Sometimes, even in my dreams, I’m talking to people, and sometimes I wake up, remember the dream, and write it down. This is a story I dreamed about.
There were three brothers—all very, very poor. They decided to sell whatever they had and buy some gold. And each one knew that this gold could give them everything they wanted. It could make them rich and give them nice clothes, food, a house—everything.
So they got the gold, and each made a little hut for himself far, far away. One was a very religious man. He put the gold on the altar, and every day he prayed to it, “Oh, please, gold, make me rich. Give me food and a house and new clothes.” And he would write beautiful prayers and sing beautiful songs: “Gold is everything. Gold, you will make me rich.”
The second one also made an altar, but it wasn’t called an altar. He was scientific, and so it was called “a display.” He would display the gold and write essays. He wasn’t religious, but he also prayed in his own way, “Oh, gold, you have the potential to remove my hunger, give me a house, give me new clothes, give me food.”
The third one sold the gold. In the opinion of the first brother, he would be sacrilegious. To the second one, he would be very impractical, very unscientific. To get rid of the very source? Very bad. But, anyway, he sold the gold. With the money he got, he bought a farm, plowed a field, raised vegetables, grew fruit. Whatever he needed, he ate, and whatever he didn’t need, he would sell in the market. With the money he made, he built a house, bought new clothes. And every season, he got more and more and more. Whatever he wanted to eat, he would. Whatever he didn’t, he’d sell. And he just kept getting richer and richer and richer.
After a few years had gone by, the three brothers decided to get together. The first one explained how he prayed to the gold every day, and one day the gold would answer his prayers. The second one, who was very scientific, said, “One day, this gold will fulfill everything that I have in my mind it can do. Its potential will come through.”
They both turned to the third one and said, “What do you do? You’re doing pretty well. You look bigger and have new clothes, a nice watch, nice shoes. What do you do?”

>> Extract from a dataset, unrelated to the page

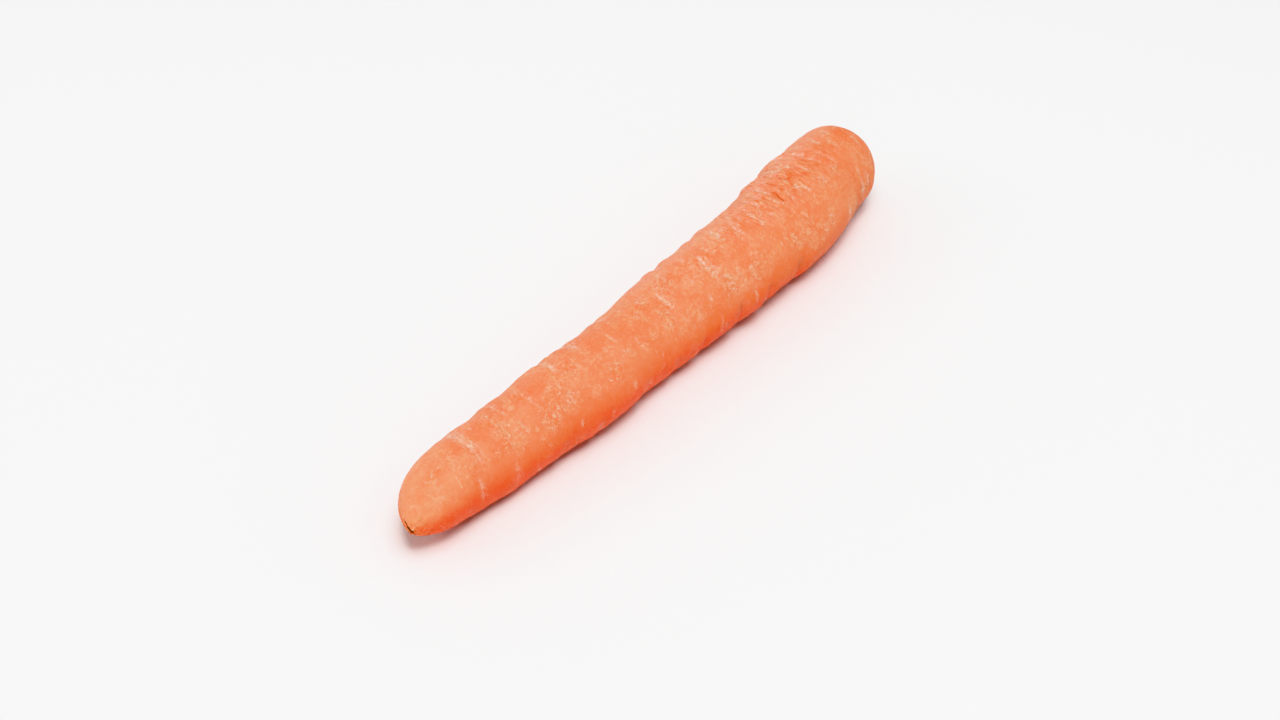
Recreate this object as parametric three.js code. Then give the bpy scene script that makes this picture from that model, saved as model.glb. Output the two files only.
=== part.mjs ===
// A carrot: one whole root of the blunt, nearly cylindrical kind, washed and trimmed of its leaves,
// lying on its side. Millimetres, +Z up. The root tip points along -X and the leaf crown along +X.
// The origin is on the surface it rests on, under the middle of its outer box.
// A place on the skin is given by how far along the root it is from the tip, and how far around:
// 0 degrees faces +Y, 90 is the top, 180 faces -Y and 270 is the underside.
import * as THREE from 'three';

// Driving dimensions
const LENGTH = 190;
// Sideways bow of the centreline and radius of the root, at even steps from the tip to the crown
const STATIONS = [
  [0.0, 17.0], [3.4, 12.7], [2.3, 11.0], [0.6, 11.7], [-1.6, 12.05], [-1.5, 11.95],
  [-2.1, 12.8], [-3.5, 13.15], [-3.9, 13.5], [-3.6, 14.3], [-1.0, 13.3], [0.0, 11.65],
];
// The two rounded ends: how far each reaches along the root, and how square-shouldered it is
const TIP = { depth: 40, flare: 2.2, fill: 1.5 };
const CROWN = { depth: 12, flare: 2.6, fill: 1.9 };
// The tip droops, by this share of its radius, over this reach
const DROOP = { share: 0.35, reach: 40 };
// The underside arches a little between three low spots, which are worn flat where it rests
const REST = { first: 35, spacing: 60, arch: 0.8, flat: 0.3, halfAngle: 40 };
// Low swellings all over the root
const SWELLS = [
  { height: 0.13, length: 31, lobes: 2 },
  { height: 0.09, length: -13.5, lobes: 3 },
];
// The skin is smooth this close to the middle of each end
const SMOOTH_END = 6;

// Crosswise furrows, where fine side roots grew: [along, from, to, depth], with from and to in degrees
const FURROW_WIDTH = 1.5;
const LIP = { height: 0.35, offset: 1.9 };
const FURROWS = [
  [24.5, 38, 188, 0.45], [33.5, 150, 196, 0.3], [39.5, 40, 122, 0.35], [47.0, 58, 138, 0.25],
  [50.5, 182, 216, 0.35], [58.5, 30, 86, 0.4], [63.0, 186, 220, 0.4], [68.2, 30, 78, 0.45],
  [70.0, 116, 152, 0.3], [80.0, 178, 214, 0.35], [82.3, 28, 64, 0.4], [92.0, 184, 216, 0.35],
  [97.3, 86, 124, 0.35], [103.0, 184, 220, 0.45], [106.8, 24, 56, 0.5], [113.6, 88, 138, 0.4],
  [117.8, 168, 218, 0.55], [122.3, 24, 52, 0.4], [124.6, 62, 108, 0.4], [128.6, 176, 216, 0.5],
  [137.5, 66, 106, 0.3], [142.2, 178, 216, 0.45], [146.2, 30, 108, 0.45], [152.8, 42, 86, 0.5],
  [158.0, 30, 84, 0.25], [163.0, 162, 196, 0.3], [174.0, 150, 184, 0.25],
];
// More of the same on the sides that face down and to +Y
const HIDDEN_FURROWS = {
  seed: 11, count: 20, first: 16, last: 172, scatter: 0.7,
  from: 222, to: 390, span: [28, 72], depth: [0.25, 0.5],
};

// The leaf scar in the crown: a shallow dish with rings of cut leaf bases, and stubs about a bud
const LEAF_SCAR = { radius: 5.4, depth: 1.5, ringPitch: 1.9, ringHeight: 0.28 };
const STUBS = { count: 6, ring: 3.1, radius: 1.15, height: 1.5 };
const BUD = { radius: 1.2, height: 1.9 };
// The torn end of the tail root: a small pit with a ragged rim and what is left of the tail
const TAIL_SCAR = { radius: 2.3, depth: 0.7, rim: 0.35, rimWidth: 0.7, teeth: 5 };
const TAIL = { radius: 0.9, height: 1.3 };

// Mesh steps
const AROUND = 40;
const TIP_ROWS = { count: 8, share: 0.5 };
const CROWN_ROWS = { count: 12, share: 0.86 };
const BODY_ROWS = 112;

const SKIN = new THREE.MeshStandardMaterial({ color: 0xec7a42, roughness: 0.5, metalness: 0.0 });

const degrees = THREE.MathUtils.degToRad;
const bell = (x) => Math.exp(-x * x);
const plateau = (x) => Math.exp(-(x ** 4));

function seededRandom(seed) {
  let state = seed;
  return () => {
    state = (state * 1664525 + 1013904223) % 4294967296;
    return state / 4294967296;
  };
}

// A smooth curve through one column of the stations
function alongStations(column, along) {
  const last = STATIONS.length - 1;
  const step = Math.min(Math.max(along / LENGTH, 0), 1) * last;
  const i = Math.min(Math.floor(step), last - 1);
  const t = step - i;
  const value = (k) => STATIONS[k][column];
  const before = i > 0 ? value(i - 1) : 2 * value(0) - value(1);
  const after = i < last - 1 ? value(i + 2) : 2 * value(last) - value(last - 1);
  const a = 2 * value(i);
  const b = value(i + 1) - before;
  const c = 2 * before - 5 * value(i) + 4 * value(i + 1) - after;
  const d = 3 * value(i) - before - 3 * value(i + 1) + after;
  return 0.5 * (a + b * t + c * t * t + d * t * t * t);
}

// How wide a rounded end is at a depth from its pole, as a share of its full width, and the reverse
function domeShare(dome, depth) {
  if (depth >= dome.depth) return 1;
  return (1 - (1 - depth / dome.depth) ** dome.flare) ** (1 / dome.fill);
}

function domeDepth(dome, share) {
  return dome.depth * (1 - (1 - share ** dome.fill) ** (1 / dome.flare));
}

function rootRadius(along) {
  const ends = domeShare(TIP, along) * domeShare(CROWN, LENGTH - along);
  return alongStations(1, along) * ends;
}

function centreline(along) {
  const droop = DROOP.share * Math.max(0, 1 - along / DROOP.reach) ** 2;
  const turn = (2 * Math.PI * (along - REST.first)) / REST.spacing;
  const arch = REST.arch * (1 - Math.cos(turn)) / 2 - REST.flat;
  const height = alongStations(1, along) * (1 - droop) + arch;
  return new THREE.Vector3(along - LENGTH / 2, alongStations(0, along), height);
}

// Directions at a place on the centreline: along the root, sideways and upwards
function directionsAt(along) {
  const ahead = centreline(Math.min(along + 0.5, LENGTH));
  const behind = centreline(Math.max(along - 0.5, 0));
  const forward = ahead.sub(behind).normalize();
  const side = new THREE.Vector3(0, 0, 1).cross(forward).normalize();
  const up = forward.clone().cross(side);
  return { forward, side, up };
}

function hiddenFurrows() {
  const random = seededRandom(HIDDEN_FURROWS.seed);
  const between = (low, high) => low + (high - low) * random();
  const { count, first, last, scatter, from, to, span, depth } = HIDDEN_FURROWS;
  const furrows = [];
  for (let i = 0; i < count; i++) {
    const along = first + ((last - first) * (i + random() * scatter)) / count;
    const width = between(...span);
    const start = between(from, to - width);
    furrows.push([along, start, start + width, between(...depth)]);
  }
  return furrows;
}

const ALL_FURROWS = [...FURROWS, ...hiddenFurrows()];

// Signed distance between two directions around the root, in degrees
function turnBetween(a, b) {
  return ((a - b + 540) % 360) - 180;
}

// A furrow with a low lip on both sides, fading out towards its two ends
function furrowRelief([at, from, to, depth], along, around) {
  const ends = turnBetween(around, (from + to) / 2) / ((to - from) / 2);
  const across = (along - at) / FURROW_WIDTH;
  const lips = LIP.height * (bell(across - LIP.offset) + bell(across + LIP.offset));
  return depth * (lips - bell(across)) * plateau(ends);
}

function swellRelief({ height, length, lobes }, along, around) {
  return height * Math.sin((2 * Math.PI * along) / length + lobes * degrees(around));
}

// Everything that stands out from or sinks into the smooth root, faded out on the underside and
// towards the poles
function skinRelief(along, around, radius) {
  const underside = plateau(turnBetween(around, 270) / REST.halfAngle);
  const awayFromPoles = 1 - bell(radius / SMOOTH_END);
  let relief = 0;
  for (const swell of SWELLS) relief += swellRelief(swell, along, around);
  for (const furrow of ALL_FURROWS) relief += furrowRelief(furrow, along, around);
  return relief * (1 - underside) * awayFromPoles;
}

// Height of the leaf scar over the smooth crown, outwards along the root
function leafScar(radius, around) {
  const inside = plateau(radius / LEAF_SCAR.radius);
  const rings = LEAF_SCAR.ringHeight * Math.cos((2 * Math.PI * radius) / LEAF_SCAR.ringPitch);
  const bud = BUD.height * bell(radius / BUD.radius);
  let height = inside * (rings - LEAF_SCAR.depth) + bud;
  for (let i = 0; i < STUBS.count; i++) {
    const turn = degrees(around) - (2 * Math.PI * i) / STUBS.count;
    const away = Math.hypot(radius * Math.cos(turn) - STUBS.ring, radius * Math.sin(turn));
    height += STUBS.height * plateau(away / STUBS.radius);
  }
  return height;
}

// Height of the torn tail over the smooth tip, outwards along the root
function tailScar(radius, around) {
  const pit = TAIL_SCAR.depth * plateau(radius / TAIL_SCAR.radius);
  const ragged = 1 + Math.sin(TAIL_SCAR.teeth * degrees(around));
  const rim = TAIL_SCAR.rim * ragged * bell((radius - TAIL_SCAR.radius) / TAIL_SCAR.rimWidth);
  return rim - pit + TAIL.height * bell(radius / TAIL.radius);
}

function skinPoint(along, around) {
  const radius = rootRadius(along);
  const { forward, side, up } = directionsAt(along);
  const outwards = radius + skinRelief(along, around, radius);
  const lengthwise = along < LENGTH / 2 ? -tailScar(radius, around) : leafScar(radius, around);
  const point = centreline(along);
  point.addScaledVector(side, outwards * Math.cos(degrees(around)));
  point.addScaledVector(up, outwards * Math.sin(degrees(around)));
  point.addScaledVector(forward, lengthwise);
  point.z = Math.max(point.z, 0);
  return point;
}

// Places of the rows of points along the root, closer together near both poles
function rowPlaces() {
  const rows = [];
  for (let i = 1; i <= TIP_ROWS.count; i++) {
    rows.push(domeDepth(TIP, (TIP_ROWS.share * i) / TIP_ROWS.count));
  }
  const start = rows[rows.length - 1];
  const end = LENGTH - domeDepth(CROWN, CROWN_ROWS.share);
  for (let i = 1; i <= BODY_ROWS; i++) rows.push(start + ((end - start) * i) / BODY_ROWS);
  for (let i = CROWN_ROWS.count - 1; i >= 1; i--) {
    rows.push(LENGTH - domeDepth(CROWN, (CROWN_ROWS.share * i) / CROWN_ROWS.count));
  }
  return rows;
}

// One closed skin: a point at each pole, and rings of points between them
function rootGeometry() {
  const rows = rowPlaces();
  const points = [skinPoint(0, 0)];
  for (const along of rows) {
    for (let j = 0; j < AROUND; j++) points.push(skinPoint(along, (360 * j) / AROUND));
  }
  points.push(skinPoint(LENGTH, 0));

  const at = (row, j) => 1 + row * AROUND + (j % AROUND);
  const lastRow = rows.length - 1;
  const crown = points.length - 1;
  const faces = [];
  for (let j = 0; j < AROUND; j++) {
    faces.push(0, at(0, j + 1), at(0, j));
    for (let row = 0; row < lastRow; row++) {
      faces.push(at(row, j), at(row, j + 1), at(row + 1, j + 1));
      faces.push(at(row, j), at(row + 1, j + 1), at(row + 1, j));
    }
    faces.push(crown, at(lastRow, j), at(lastRow, j + 1));
  }

  const geometry = new THREE.BufferGeometry().setFromPoints(points);
  geometry.setIndex(faces);
  geometry.computeBoundingBox();
  const middle = geometry.boundingBox.getCenter(new THREE.Vector3());
  geometry.translate(-middle.x, -middle.y, 0);
  geometry.computeVertexNormals();
  return geometry;
}

const carrot = new THREE.Group();
const root = new THREE.Mesh(rootGeometry(), SKIN);
root.name = 'carrot';
carrot.add(root);

export default carrot;
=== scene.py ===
import math

import bpy
import numpy as np
from mathutils import Matrix, Vector


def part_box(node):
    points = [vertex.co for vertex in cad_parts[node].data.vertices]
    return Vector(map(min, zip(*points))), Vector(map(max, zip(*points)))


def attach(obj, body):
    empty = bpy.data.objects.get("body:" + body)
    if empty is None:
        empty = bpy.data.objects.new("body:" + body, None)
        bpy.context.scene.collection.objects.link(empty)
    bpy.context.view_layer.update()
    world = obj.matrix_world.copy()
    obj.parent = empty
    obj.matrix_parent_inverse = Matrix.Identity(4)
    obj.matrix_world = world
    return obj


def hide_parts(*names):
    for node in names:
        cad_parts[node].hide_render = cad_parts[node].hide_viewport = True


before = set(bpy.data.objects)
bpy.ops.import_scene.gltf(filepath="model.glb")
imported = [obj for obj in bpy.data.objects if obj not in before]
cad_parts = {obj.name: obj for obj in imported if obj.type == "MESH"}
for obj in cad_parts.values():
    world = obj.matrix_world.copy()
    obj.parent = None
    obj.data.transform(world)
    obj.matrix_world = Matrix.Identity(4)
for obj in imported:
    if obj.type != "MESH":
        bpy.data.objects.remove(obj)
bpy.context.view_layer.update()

# ------------------------------------------------------------------------------------------------
# The root's skin. A carrot is one swollen root, here a blunt, nearly cylindrical one that lies on
# its side, tail tip towards -X. Its skin is a tube rolled round a gently bowed centreline, closed
# at both ends, with crosswise furrows where fine side roots grew. Sizes are in millimetres.

MM = 0.001
LENGTH = 190.0
# Sideways bow of the centreline and radius of the root, at even steps from the tip to the crown
BOW = [0.0, 3.4, 2.3, 0.6, -1.6, -1.5, -2.1, -3.5, -3.9, -3.6, -1.0, 0.0]
RADIUS = [17.0, 12.7, 11.0, 11.7, 12.05, 11.95, 12.8, 13.15, 13.5, 14.3, 13.3, 11.65]
# Both ends round off in a dome: how far in it starts, how late it narrows and how full it is
TIP_DEPTH, TIP_FLARE, TIP_FILL = 40.0, 2.2, 1.5
CROWN_DEPTH, CROWN_FLARE, CROWN_FILL = 12.0, 2.6, 1.9
# The tip hangs lower than the rest: by a share of its radius, over the last stretch
DROOP_SHARE, DROOP_REACH = 0.35, 40.0
# It rests on low spots: place of the first, their spacing, height of the arches between them, and how
# deep they are pressed flat. Its underside is smooth this far to each side
REST_FIRST, REST_SPACING, REST_ARCH, REST_FLAT = 35.0, 60.0, 0.8, 0.3
UNDERSIDE = math.radians(40)
# Rows of points along the root, and points around it in each row
ROWS, SIDES = 498, 192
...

He was very shy and said, “Oh, well, I sold the gold. Out of that, I bought a farm. And, hey, come visit me! I’ve got a home, a beautiful orchard. I grow my vegetables and I’ll cook for you and give you some clothes.” And they said, “You sold the gold?”
Every time I think of this story, I find it to be deeper than I first realized. Those two couldn’t see the obvious—that what they were praying for had in fact happened for this brother. The only thing they could see was, “You sold the gold?!! You’re doomed now.” No. He wasn’t doomed. He had unlocked the potential of the gold and he has all that he needs.
You, too, have all that you need. It lies within you. Every day—even in sadness, in sorrow—there is a joy unparalleled inside of you waiting to be discovered. People think, “Does that mean that you don’t get upset?” Of course I get upset. But even when I am upset, I know that within me is unparalleled joy. Do bad things happen to me? Yes. Do good things happen to me? Yes. Am I any different from you? No. And if I am, it’s only one thing: In all that I do, I know that inside of me resides the One I have always sought; that when I feel lonely, I know that I am not alone; that when there is darkness outside, I know there is a lamp. I know. Not, “I think” or “I wish. . .” or “Wouldn’t it be nice. . .” No. “I know.”
The journey of being fulfilled is very simple. You. You have that whether you decide you want to experience it or not. Even if you decide you don’t want to experience it, you still have it. You have the possibility to be fulfilled. That is what the journey is all about. How do I know? I have felt it.